Su piel de barro cocido; su sonrisa irónica de gallito chingón que junta las expresiones de las máscaras del teatro en un solo gesto; su pelo de pepenador de basura a pleno mediodía; y su talla más bien común y corriente, si las juntamos en un semáforo vendiendo aceite donado o asaltando a quienes se dejen, podrían pasar desapercibidas en cualquier cuerpo, porque no hay nada más común ni corriente que los ladinos portadores de su maldición congénita, no importa el tipo ni el precio de la ropa que vistan. Esa es -en estos días de la independencia patria y la chincungunya- la cara y la piel y la sonrisa enjuta de la corrupción y el cinismo burgués; una cara, una piel y una sonrisa que no están colgadas del cuerpo del burgués de pura cepa, claro está, porque éste está predestinado a no ser acusado de corrupción, enriquecimiento ilícito, peculado o cinismo, ni a ser encarcelado, pues eso sería el inicio del suicidio del sistema que ha tenido a la corrupción galopante como el gendarme de la gobernabilidad y al cinismo como juez de instrucción de la primera y única instancia: el capital, lo que hace de la justicia una broma de mal gusto.

Y es que, al poner a la corrupción como referente histórico-social y moral de la nación –o sea como historia única- nos damos cuenta -me doy cuenta- de que: no existe la derecha como pensamiento político ni como proyecto de nación y de que la justicia penal es un chiste perverso que hace llorar a los pobres.

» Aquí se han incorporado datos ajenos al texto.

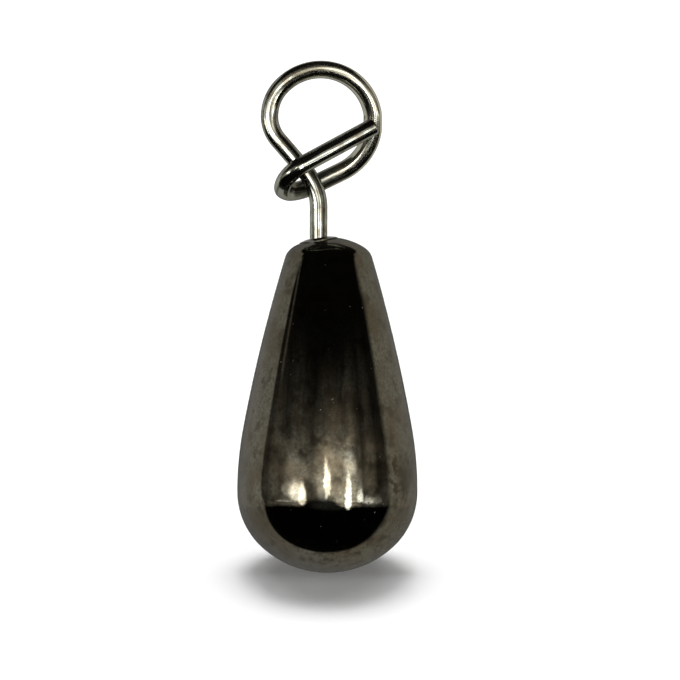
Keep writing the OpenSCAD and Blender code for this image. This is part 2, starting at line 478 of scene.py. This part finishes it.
def swept_rings(points, radii, around=64):
    """Sections along the points without twist, pressed a little flat and oval where it is bent.

    Each point of a section has a mark: its direction from the centreline, along side and
    across, and its run in millimetres."""
    rings = []
    marks = []
    side = Vector((1, 0, 0))
    run = 0.0
    for k, (point, radius) in enumerate(zip(points, radii)):
        before = points[max(0, k - 1)]
        after = points[min(len(points) - 1, k + 1)]
        travel = (after - before).normalized()
        side = (side - travel * (side @ travel)).normalized()
        across = travel.cross(side)
        run += (point - before).length
        pressed = eased(run - pressed_from)
        oval = oval_share * pressed * eased(pressed_until - run)
        power = 2 + (flat_power - 2) * pressed
        size = radius * (1 - (1 - flat_share) * pressed)
        ring = []
        for i in range(around):
            turn = 2 * math.pi * i / around
            squared = abs(math.cos(turn)) ** power + abs(math.sin(turn)) ** power
            reach = size * squared ** (-1 / power) * (1 + oval * math.cos(2 * (turn - oval_turn)))
            ring.append(point + reach * (side * math.cos(turn) + across * math.sin(turn)))
            marks.append((math.cos(turn), math.sin(turn), run / mm))
        rings.append(ring)
    return rings, marks


def line_eye():
    """The whole wire with its upset head below and its nipped-off tip above."""
    centres = wire_line()
    neck = centres[0]
    tip = centres[-1]
    head_cone = head_r - wire_r
    head = [neck - Vector((0, 0, head_cone + head_h * height)) for height, _ in head_profile]
    travel = (tip - centres[-2]).normalized()
    inner = tip - travel * tip_chamfer
    near_tip = 1 * mm
    hair = 0.001 * mm
    wire = [p for p in centres if (p - inner) @ travel < -hair or (p - tip).length > near_tip]
    nipped = [inner + travel * tip_chamfer * share for share in tip_shares]
    radii = [head_r * width for _, width in head_profile]
    radii += [wire_r] * len(wire)
    radii += [wire_r - tip_chamfer * share**tip_round for share in tip_shares]
    points = head + wire + nipped
    rings, marks = swept_rings(points, radii)
    piece = closed_by_rings("line_eye_wire", rings, points[0], points[-1])
    drawn = piece.data.attributes.new("drawn", "FLOAT_VECTOR", "POINT")
    all_marks = [marks[0], *marks, marks[-1]]
    drawn.data.foreach_set("vector", np.array(all_marks, np.float32).ravel())
    return piece


def plated_wire():
    """Bright nickel over drawn wire: lined along its length, with a painted reflection down its
    front, a painted highlight of brighter colour over the ring, and dulled where the hook was bent."""
    material, tree = new_material("plated_wire")
    bright = rgb(0.33, 0.345, 0.305)
    mottled = rgb(0.155, 0.14, 0.11)
    # Painted highlight: a brighter colour for the ring
    painted_highlight = rgb(0.8, 0.79, 0.66)
    # Dark colour of the faint drawing lines and of the painted reflection down the wire's front
    scored_and_reflected = rgb(0.04, 0.035, 0.025)
    place = tree.add("TexCoord", out=3)
    drawn = tree.add("Attribute", {"attribute_name": "drawn"}, out=1)
    side = tree.add("SeparateXYZ", Vector=drawn)
    across = side.output(1)
    run = side.output(2)

    cloud = tree.add("TexNoise", Vector=place, Scale=1300, Detail=4, Roughness=0.6)
    colour = tree.mix(cloud.step(0.4, 0.66), bright, mottled)
    # Painted highlight: the ring is made brighter between these runs
    highlight_mask = run.step(*highlight_start) * run.step(*highlight_end)
    colour = tree.mix(highlight_mask * 0.5, colour, painted_highlight)

    along = tree.add("VectorMath", {"operation": "MULTIPLY"}, at0=drawn, at1=(5, 5, 0.5))
    lines = tree.add("TexNoise", Vector=along, Scale=1.0, Detail=2, Roughness=0.5)
    # Painted reflection of the dark room in front: a dark line down the wire's front, plus faint
    # drawing lines all round
    scores_and_reflection = 0
    for turn in map(math.radians, painted_reflection_turns):
        toward = side * math.cos(turn) + across * math.sin(turn)
        scores_and_reflection = toward.step(0.982, 0.996) + scores_and_reflection
    scores_and_reflection = scores_and_reflection * lines.step(0.38, 0.55) + lines.step(0.62, 0.7) * 0.5
    colour = tree.mix(scores_and_reflection * 0.7, colour, scored_and_reflected)

    along = tree.add("VectorMath", {"operation": "MULTIPLY"}, at0=drawn, at1=(2.4, 2.4, 0.3))
    ridges = tree.add("TexNoise", Vector=along, Scale=1.0, Detail=1, Roughness=0.4)
    ridged = tree.add("Bump", Strength=1.0, Distance=0.025 * mm, Height=ridges)
    metal = {"Base_Color": colour, "Metallic": 1.0, "Normal": ridged}
    polished = tree.add("BsdfPrincipled", Roughness=0.06, **metal)
    brushed = tree.add("BsdfPrincipled", Roughness=0.3, **metal)
    scuffed = run.step(*scuffed_start) * run.step(*scuffed_end)
    share = 0.08 + 0.3 * cloud.step(0.35, 0.65) + 0.5 * scuffed
    surface = tree.add("MixShader", at0=share, at1=polished, at2=brushed)
    tree.add("OutputMaterial", Surface=painted_rim_shade(tree, surface, 0.2))
    return material


eye = line_eye()
eye.data.materials.append(plated_wire())
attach(eye, "eye")
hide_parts("eye_wire")


# Studio: a plain white sheet and surround, and soft light from above that lays a small soft
# shadow round the base. The metal mirrors a pale wall behind it and a dark room in front,
# whose lamps make the bright streaks and whose haze makes the brown glow round them.
room = 2.0
surround_share = 1.1
floor_z = weight_low.z
front_slope = math.tan(math.radians(20.5))
back_slope = math.tan(math.radians(12))
slope_ease = 1.5 * mm
front_run = 14 * mm
back_run = 9 * mm

# Rows across the sheet, close together where it eases into its slopes
sheet_rows = [-room, *np.arange(-16, 11.01, 0.25) * mm, room]

sun_total = 3.3
sun_spread = 27
fill_energy = 0.5
fill_spread = 120
fill_lean = 50

# Each overhead sun's lean forward and sideways, and its share of the light
overheads = [(0, 0, 0.35), (-7, 0, 0.35), (0, -22, 0.15), (0, 22, 0.15)]

# The haze's full strength, and the faint light of the whole room above its floor
haze_strength = 5
room_light = 0.008

# How far round the room from its left to its right, and how bright the haze is there
haze_levels = [
    (0.03, 0.06),
    (0.15, 0.11),
    (0.25, 0.3),
    (0.39, 0.22),
    (0.46, 0.75),
    (0.5, 1.0),
    (0.56, 0.85),
    (0.67, 0.9),
    (0.72, 0.28),
    (0.76, 0.1),
    (0.81, 0.22),
    (0.84, 0.17),
    (0.88, 0.05),
]

# Each lamp's heading and half width, its rise and half height, all in degrees, then how much
# of it is fully lit and how strong it is. Five make the left streak with its glow, three the
# middle one and two the right one. The rest are three low glints and a faint light below.
room_lamps = [
    (-32, 5, -6.5, 6.5, 0.4, 8.5),
    (-39, 12, -3.5, 4, 0.0, 7),
    (-48, 13, -2.5, 2.4, 0.0, 2),
    (-42, 17, 3, 6, 0.0, 0.5),
    (-53, 17, -7.8, 1.1, 0.3, 1.3),
    (0, 4.5, -0.2, 4.8, 0.5, 10),
    (-2, 2, 4.5, 4, 0.5, 8),
    (-6, 8, -1, 6, 0.0, 1.0),
    (27, 4.5, -8, 11, 0.5, 10),
    (29, 9, 5, 6, 0.0, 1.5),
    (42, 5, -5.5, 3.5, 0.1, 6),
    (54, 9, -8, 3.2, 0.0, 3),
    (66, 9, -8, 4, 0.0, 0.6),
    (4, 30, -12, 9, 0.0, 0.07),
]


def white_paper():
    """Matt white sheet, which glows a little so that it stays white under the soft light."""
    material, tree = new_material("white_paper")
    glow = {"Emission_Color": rgb(1, 1, 1), "Emission_Strength": 0.13}
    matt = {"Base_Color": rgb(0.9, 0.9, 0.9), "Roughness": 1.0, "Specular_IOR_Level": 0.0}
    tree.add("OutputMaterial", Surface=tree.add("BsdfPrincipled", **matt, **glow))
    return material


def white_glow():
    """Evenly lit white, for the surround."""
    material, tree = new_material("white_glow")
    tree.add("OutputMaterial", Surface=tree.add("Emission", Color=rgb(1, 1, 1), Strength=1.2))
    return material


def stage_piece(name, verts, faces, material):
    """A piece of the studio, which the metal doesn't mirror."""
    mesh = bpy.data.meshes.new(name)
    mesh.from_pydata(verts, [], faces)
    mesh.materials.append(material)
    piece = bpy.data.objects.new(name, mesh)
    bpy.context.scene.collection.objects.link(piece)
    piece.visible_glossy = False
    piece.visible_transmission = False
    return piece


def floor_height(y):
    """The sheet's height: it eases into one slope down in front and another up behind."""
    slope = front_slope if y < 0 else back_slope
    run = min(abs(y), front_run if y < 0 else back_run)
    ease = min(run, slope_ease)
    return floor_z + math.copysign(slope * (run - ease + ease**2 / (2 * slope_ease)), y)


def soft_sun(name, energy, spread, forward, sideways):
    """Even light from above, with its spread and its two leans in degrees."""
    lamp = bpy.data.lights.new(name, "SUN")
    lamp.energy = energy
    lamp.angle = math.radians(spread)
    holder = bpy.data.objects.new(name, lamp)
    holder.rotation_euler = (math.radians(forward), math.radians(sideways), 0)
    holder.visible_glossy = False
    bpy.context.scene.collection.objects.link(holder)


sheet = [(x, y, floor_height(y)) for y in sheet_rows for x in (-room, room)]
strips = [(2 * k, 2 * k + 1, 2 * k + 3, 2 * k + 2) for k in range(len(sheet_rows) - 1)]
stage_piece("floor", sheet, strips, white_paper())
far = surround_share * room
corners = [(-far, -far), (far, -far), (far, far), (-far, far)]
walls = [(x, y, z) for z in (-room, room) for x, y in corners]
wall_faces = [(0, 1, 5, 4), (1, 2, 6, 5), (2, 3, 7, 6), (3, 0, 4, 7), (4, 5, 6, 7), (0, 1, 2, 3)]
surround = stage_piece("surround", walls, wall_faces, white_glow())
surround.visible_diffuse = False
surround.visible_shadow = False
for forward, sideways, share in overheads:
    soft_sun("overhead", sun_total * share, sun_spread, forward, sideways)
soft_sun("fill", fill_energy, fill_spread, fill_lean, 0)


def pale_wall(tree, x, y, z, ragged):
    """Where the wall behind is seen: up to an uneven upright edge on either side, and not overhead."""
    right = x.step(0, 1)
    above = tree.maths("MAXIMUM", z - 0.42, 0.0)
    edge = y + 0.2 * z - (1.0 + 0.15 * right) * above + ragged * 0.03
    inset = 0.12 * (1 - right) * z.step(-0.2, -0.04) + 0.07 * right * z.step(-0.7, -0.2)
    edge = edge - inset * z.step(0.42, 0.34)
    dark_middle = 0.85 * y.step(0.94, 0.985)
    return edge.step(-0.1 - 0.12 * right, -0.04) * z.step(0.74, 0.69) * (1 - dark_middle)


def lamp_haze(tree, turn, azimuth, elevation, cloud):
    """The lamps' glow in the room: it thins out upwards and ends at the dark floor."""
    stops = [(place, (level, level, level)) for place, level in haze_levels]
    level = tree.add("ValToRGB", {"stops": stops}, Fac=(turn + 90) / 180)
    middle = azimuth.step(-36, -18) * azimuth.step(20, 4)
    thinned = tree.maths("POWER", elevation.step(25, 3), 1.5)
    above_floor = (elevation - 8 * middle + 4 * cloud).step(-14, 4 * middle - 9)
    haze = thinned * above_floor * level * cloud.step(0.2, 0.75) * haze_strength
    return haze + room_light * elevation.step(-12, 0)


def side_glow(turn, azimuth, elevation, ragged):
    """Two dim upright gleams at the left of the room, a broad low one and a narrow high one."""
    broad = azimuth.step(-84, -78) * azimuth.step(-62, -70)
    broad = broad * elevation.step(-12, -9) * elevation.step(20, 8)
    swayed = turn + ragged * 2
    narrow = swayed.step(-83, -80) * swayed.step(-75.5, -78.5)
    narrow = narrow * elevation.step(13, 18) * elevation.step(34, 28)
    return broad * 0.1 + narrow * 0.2


def lamp_light(azimuth, elevation):
    """The lamps, each a soft ellipse."""
    light = 0
    for heading, half_width, rise, half_height, fully_lit, strength in room_lamps:
        wide = (azimuth - heading) / half_width
        tall = (elevation - rise) / half_height
        light = light + (wide * wide + tall * tall).step(1.3, fully_lit) * strength
    return light


def studio_world():
    """What the polished metal mirrors, by direction: azimuth from the front and elevation."""
    world = bpy.data.worlds.new("studio")
    world.use_nodes = True
    world.node_tree.nodes.clear()
    world.cycles_visibility.diffuse = False
    tree = Shade(world.node_tree)
    dark = rgb(0.003, 0.003, 0.003)
    left_wall = rgb(0.6, 0.59, 0.55)
    right_wall = rgb(0.62, 0.59, 0.515)
    haze_colour = rgb(1.0, 0.93, 0.82)
    lamp_colour = rgb(0.98, 1.0, 1.0)
    x = tree.add("SeparateXYZ", Vector=tree.add("TexCoord"))
    y = x.output(1)
    z = x.output(2)
    turn = tree.maths("ARCTAN2", x, 0 - y) * (180 / math.pi)
    rise = tree.maths("ARCSINE", z) * (180 / math.pi)

    # Noise drawn out upright frays the edges, so that no light ends in a clean line
    flat = tree.add("CombineXYZ", X=turn / 30, Y=rise / 6)
    cloud = tree.add("TexNoise", Vector=flat, Scale=1.0, Detail=5, Roughness=0.65)
    ragged = tree.add("TexNoise", Vector=flat, Scale=5, Detail=2) - 0.5
    frayed = tree.add("TexNoise", Vector=flat, Scale=7, Detail=2) - 0.5
    azimuth = turn + ragged * 7
    elevation = rise + frayed * 3

    wall = tree.mix(x.step(-0.3, 0.3), left_wall, right_wall)
    light = tree.mix(pale_wall(tree, x, y, z, ragged), dark, wall)
    haze = lamp_haze(tree, turn, azimuth, elevation, cloud)
    haze = haze + side_glow(turn, azimuth, elevation, ragged)
    added = {"data_type": "RGBA", "blend_type": "ADD", "clamp_factor": False}
    for amount, colour in [(haze, haze_colour), (lamp_light(azimuth, elevation), lamp_colour)]:
        light = tree.add("Mix", added, out=2, at0=amount, at6=light, at7=colour)
    tree.add("OutputWorld", Surface=tree.add("Background", Color=light, Strength=1.0))
    return world


bpy.context.scene.world = studio_world()
bpy.context.scene.view_settings.view_transform = "Standard"


# Camera: at a hand's length, looking down a little, with the lens that frames the sinker as
# it was photographed. It leans by a third of a degree, as the sinker does in the picture.
frame_w = 32.9 * mm
camera_far = 150 * mm
camera_rise = math.radians(3)
camera_lean = math.radians(0.35)
aim_right = 1.07 * mm
aim_below_nose = 4.976 * mm
sensor_w = 36
aim = Vector((aim_right, 0, weight_high.z - aim_below_nose))
back = Vector((0, -math.cos(camera_rise), math.sin(camera_rise)))
camera_data = bpy.data.cameras.new("camera")
camera_data.sensor_width = sensor_w
camera_data.lens = sensor_w * camera_far / frame_w
camera_data.clip_start = 0.01
camera_data.clip_end = 20
camera = bpy.data.objects.new("camera", camera_data)
camera.location = aim + back * camera_far
camera.rotation_mode = "QUATERNION"
lean = Matrix.Rotation(camera_lean, 3, "Z").to_quaternion()
camera.rotation_quaternion = (-back).to_track_quat("-Z", "Y") @ lean
bpy.context.scene.collection.objects.link(camera)
bpy.context.scene.camera = camera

Si bien la corrupción –como un acto más público que secreto y más económico que moral- es un eje transversal en la historia clasista de la humanidad, en países como El Salvador hay que referirse a ella desde la notoria especificidad de lo político-electoral (sin obviar su matiz pecuniario, claro está, que es el que ha hecho más grandes a las muy grandes fortunas nacionales desde la primera gran expropiación de lo público, en la segunda mitad del siglo XIX) pues, por acá, ha servido para pervertir la voluntad social (o manipularla) y, así, modificar artificialmente la articulación de las fuerzas políticas coyunturales; y, por allá, la corrupción y la impunidad se convirtieron –por méritos propios y Constituciones que lindan con el cinismo legislativo- en los factores estructurales pétreos de la estabilidad democrática y de la armonía y estratificación social (gobernabilidad por complicidad o amaños, enriquecimiento ilícito no penado) del capitalismo latinoamericano, cuya raíz está bien enterrada en los patrones coloniales del poder y, en ese sentido -tanto ayer como hoy- es considerada como un derecho pleno de los ricos, sólo de los ricos, en pleno ejercicio de sus facultades físicas, mentales y carcelarias; como un abstracto privilegio político-moral de la clase dominante que –para disimular el agravio nacional- se otorgaba a sí mismo el Estado Colonial actuando como testaferro y, así, se reconvirtió en un derecho de clase protegido ferozmente por las leyes.

La necia legitimación estructural de un acto a todas luces ilícito (en 1858 –a iniciativa del diputado Horacio Parker, apellido muy poco común- se amenazó con la cárcel –aunque al final nadie la visitó- a los funcionarios públicos, para frenar el robo de las limosnas a raíz del terremoto del 16 de abril de 1854; y, en estos días, el caso de Francisco Flores Pérez, de señas conocidas) terminó por convertir a la corrupción en una impune tradición cultural, común y corriente, que no perdió tiempo en asumir su papel de mecanismo de control social similar al que, por ejemplo, estaba presente en el derecho de pernada (derecho que se atribuía el señor feudal de complacencia sexual con la esposa de su siervo) o en el derecho de patronato (privilegios que, tan antojadizos como los de aquel, se le otorgaba al patrón sólo por ser patrón). Esos “derechos” coloniales reclamaron, en la temprana apertura del capitalismo, la privatización de los privilegios de la burguesía, por lo que se puede afirmar que los privilegios ilícitos vienen en la sangre secularmente (como si fueran algo genético) por cuanto que el novo ordum se legitima eternamente por otras vías paralelas a la económica: la sucesión hereditaria de la corrupción e impunidad, dejando ver que ellas -guardando la distancia prudente- podrían considerarse como la clave del genoma de los sistemas económicos, ya que dejan un mapa inconfundible de su origen, y con ese mapa se puede deducir o pensar su rastro, o sea su presente.